• WORK TO BE COMPLETED:
Write out all the material exactly. Leave nothing out.
** Begin COLLECTED DATA **
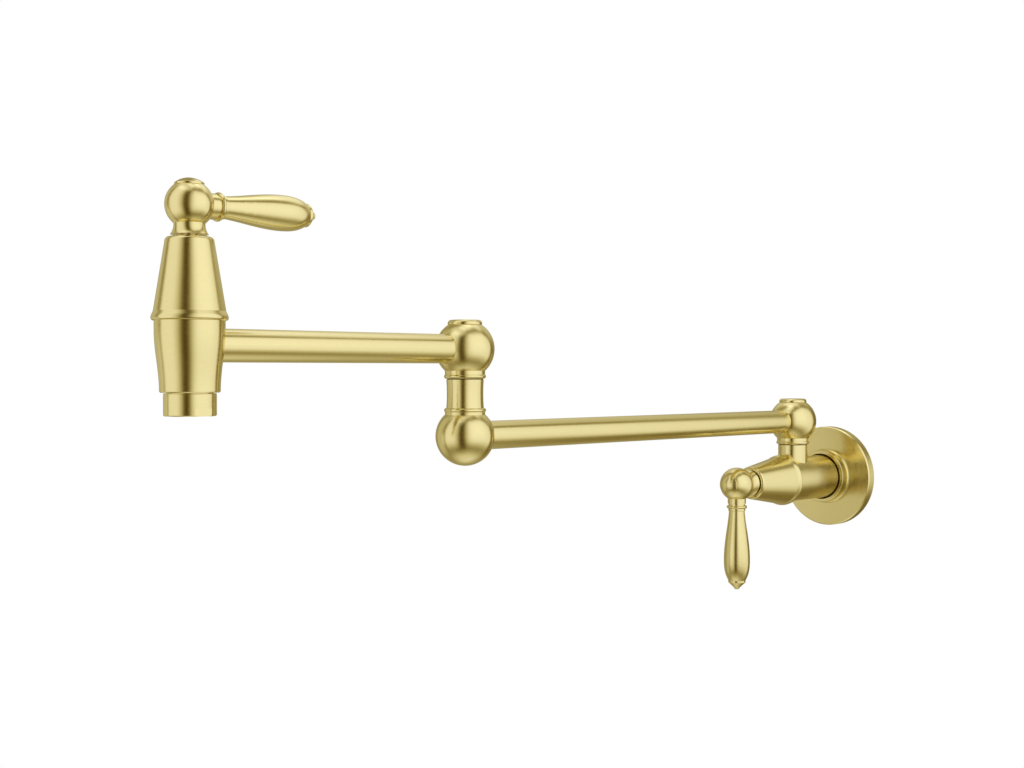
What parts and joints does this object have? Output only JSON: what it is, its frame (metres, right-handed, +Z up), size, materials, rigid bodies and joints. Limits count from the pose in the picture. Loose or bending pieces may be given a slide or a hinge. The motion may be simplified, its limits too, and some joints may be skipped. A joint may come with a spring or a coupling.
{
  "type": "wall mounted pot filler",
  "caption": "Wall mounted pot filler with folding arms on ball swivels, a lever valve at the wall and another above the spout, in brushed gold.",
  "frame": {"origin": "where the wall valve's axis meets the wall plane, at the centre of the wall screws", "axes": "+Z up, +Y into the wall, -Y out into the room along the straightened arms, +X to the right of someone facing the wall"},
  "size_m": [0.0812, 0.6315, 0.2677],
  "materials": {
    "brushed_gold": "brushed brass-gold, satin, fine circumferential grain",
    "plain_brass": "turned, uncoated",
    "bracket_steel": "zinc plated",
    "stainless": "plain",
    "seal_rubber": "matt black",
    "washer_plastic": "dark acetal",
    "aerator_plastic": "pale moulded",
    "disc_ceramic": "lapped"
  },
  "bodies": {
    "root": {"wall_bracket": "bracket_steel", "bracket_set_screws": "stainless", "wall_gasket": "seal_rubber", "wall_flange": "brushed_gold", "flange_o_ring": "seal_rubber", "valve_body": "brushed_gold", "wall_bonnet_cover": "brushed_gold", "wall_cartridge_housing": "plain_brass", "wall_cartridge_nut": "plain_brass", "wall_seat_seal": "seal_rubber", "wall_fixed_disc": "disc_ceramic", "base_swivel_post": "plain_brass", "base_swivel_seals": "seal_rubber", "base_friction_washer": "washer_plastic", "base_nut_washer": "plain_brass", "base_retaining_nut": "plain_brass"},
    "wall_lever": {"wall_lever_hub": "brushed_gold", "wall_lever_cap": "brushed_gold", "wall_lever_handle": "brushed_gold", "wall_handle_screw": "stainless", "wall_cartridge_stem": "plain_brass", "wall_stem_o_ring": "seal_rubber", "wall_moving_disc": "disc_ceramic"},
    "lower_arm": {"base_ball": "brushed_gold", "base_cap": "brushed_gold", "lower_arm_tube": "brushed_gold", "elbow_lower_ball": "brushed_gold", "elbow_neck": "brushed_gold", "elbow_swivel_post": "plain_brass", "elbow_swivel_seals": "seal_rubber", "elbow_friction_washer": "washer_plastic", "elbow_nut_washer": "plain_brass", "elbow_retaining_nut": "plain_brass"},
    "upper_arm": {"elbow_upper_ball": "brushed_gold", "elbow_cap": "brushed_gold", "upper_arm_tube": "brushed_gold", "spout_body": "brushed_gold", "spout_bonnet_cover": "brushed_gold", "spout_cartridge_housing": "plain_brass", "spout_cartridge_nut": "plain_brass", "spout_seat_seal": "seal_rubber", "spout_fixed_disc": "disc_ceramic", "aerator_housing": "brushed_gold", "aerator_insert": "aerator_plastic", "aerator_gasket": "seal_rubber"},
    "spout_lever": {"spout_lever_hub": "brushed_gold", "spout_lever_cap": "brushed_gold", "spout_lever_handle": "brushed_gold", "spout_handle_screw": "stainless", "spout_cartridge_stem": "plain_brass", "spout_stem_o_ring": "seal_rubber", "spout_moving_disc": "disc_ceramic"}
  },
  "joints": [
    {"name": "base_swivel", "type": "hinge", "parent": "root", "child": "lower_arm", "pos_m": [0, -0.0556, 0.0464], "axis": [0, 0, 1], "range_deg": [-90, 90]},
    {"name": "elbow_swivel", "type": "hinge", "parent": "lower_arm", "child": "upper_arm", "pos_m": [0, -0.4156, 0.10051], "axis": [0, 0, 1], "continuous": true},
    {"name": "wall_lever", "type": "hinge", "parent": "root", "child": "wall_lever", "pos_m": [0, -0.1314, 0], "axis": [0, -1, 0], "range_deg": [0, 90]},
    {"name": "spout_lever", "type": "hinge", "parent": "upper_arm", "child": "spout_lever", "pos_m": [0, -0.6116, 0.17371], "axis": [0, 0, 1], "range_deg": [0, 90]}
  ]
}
** End COLLECTED DATA **
• SOLUTION TO THE PROBLEM:
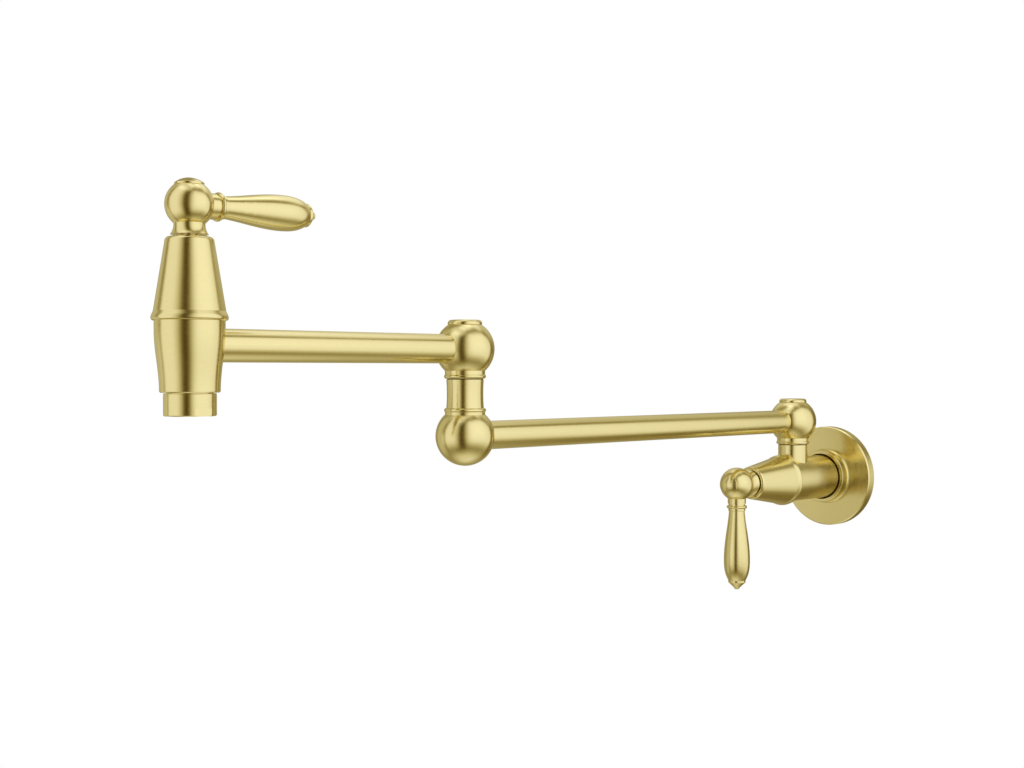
What parts and joints does this object have? Output only JSON: what it is, its frame (metres, right-handed, +Z up), size, materials, rigid bodies and joints. Limits count from the pose in the picture. Loose or bending pieces may be given a slide or a hinge. The motion may be simplified, its limits too, and some joints may be skipped. A joint may come with a spring or a coupling.
{
  "type": "wall mounted pot filler",
  "caption": "Wall mounted pot filler with folding arms on ball swivels, a lever valve at the wall and another above the spout, in brushed gold.",
  "frame": {"origin": "where the wall valve's axis meets the wall plane, at the centre of the wall screws", "axes": "+Z up, +Y into the wall, -Y out into the room along the straightened arms, +X to the right of someone facing the wall"},
  "size_m": [0.0812, 0.6315, 0.2677],
  "materials": {
    "brushed_gold": "brushed brass-gold, satin, fine circumferential grain",
    "plain_brass": "turned, uncoated",
    "bracket_steel": "zinc plated",
    "stainless": "plain",
    "seal_rubber": "matt black",
    "washer_plastic": "dark acetal",
    "aerator_plastic": "pale moulded",
    "disc_ceramic": "lapped"
  },
  "bodies": {
    "root": {"wall_bracket": "bracket_steel", "bracket_set_screws": "stainless", "wall_gasket": "seal_rubber", "wall_flange": "brushed_gold", "flange_o_ring": "seal_rubber", "valve_body": "brushed_gold", "wall_bonnet_cover": "brushed_gold", "wall_cartridge_housing": "plain_brass", "wall_cartridge_nut": "plain_brass", "wall_seat_seal": "seal_rubber", "wall_fixed_disc": "disc_ceramic", "base_swivel_post": "plain_brass", "base_swivel_seals": "seal_rubber", "base_friction_washer": "washer_plastic", "base_nut_washer": "plain_brass", "base_retaining_nut": "plain_brass"},
    "wall_lever": {"wall_lever_hub": "brushed_gold", "wall_lever_cap": "brushed_gold", "wall_lever_handle": "brushed_gold", "wall_handle_screw": "stainless", "wall_cartridge_stem": "plain_brass", "wall_stem_o_ring": "seal_rubber", "wall_moving_disc": "disc_ceramic"},
    "lower_arm": {"base_ball": "brushed_gold", "base_cap": "brushed_gold", "lower_arm_tube": "brushed_gold", "elbow_lower_ball": "brushed_gold", "elbow_neck": "brushed_gold", "elbow_swivel_post": "plain_brass", "elbow_swivel_seals": "seal_rubber", "elbow_friction_washer": "washer_plastic", "elbow_nut_washer": "plain_brass", "elbow_retaining_nut": "plain_brass"},
    "upper_arm": {"elbow_upper_ball": "brushed_gold", "elbow_cap": "brushed_gold", "upper_arm_tube": "brushed_gold", "spout_body": "brushed_gold", "spout_bonnet_cover": "brushed_gold", "spout_cartridge_housing": "plain_brass", "spout_cartridge_nut": "plain_brass", "spout_seat_seal": "seal_rubber", "spout_fixed_disc": "disc_ceramic", "aerator_housing": "brushed_gold", "aerator_insert": "aerator_plastic", "aerator_gasket": "seal_rubber"},
    "spout_lever": {"spout_lever_hub": "brushed_gold", "spout_lever_cap": "brushed_gold", "spout_lever_handle": "brushed_gold", "spout_handle_screw": "stainless", "spout_cartridge_stem": "plain_brass", "spout_stem_o_ring": "seal_rubber", "spout_moving_disc": "disc_ceramic"}
  },
  "joints": [
    {"name": "base_swivel", "type": "hinge", "parent": "root", "child": "lower_arm", "pos_m": [0, -0.0556, 0.0464], "axis": [0, 0, 1], "range_deg": [-90, 90]},
    {"name": "elbow_swivel", "type": "hinge", "parent": "lower_arm", "child": "upper_arm", "pos_m": [0, -0.4156, 0.10051], "axis": [0, 0, 1], "continuous": true},
    {"name": "wall_lever", "type": "hinge", "parent": "root", "child": "wall_lever", "pos_m": [0, -0.1314, 0], "axis": [0, -1, 0], "range_deg": [0, 90]},
    {"name": "spout_lever", "type": "hinge", "parent": "upper_arm", "child": "spout_lever", "pos_m": [0, -0.6116, 0.17371], "axis": [0, 0, 1], "range_deg": [0, 90]}
  ]
}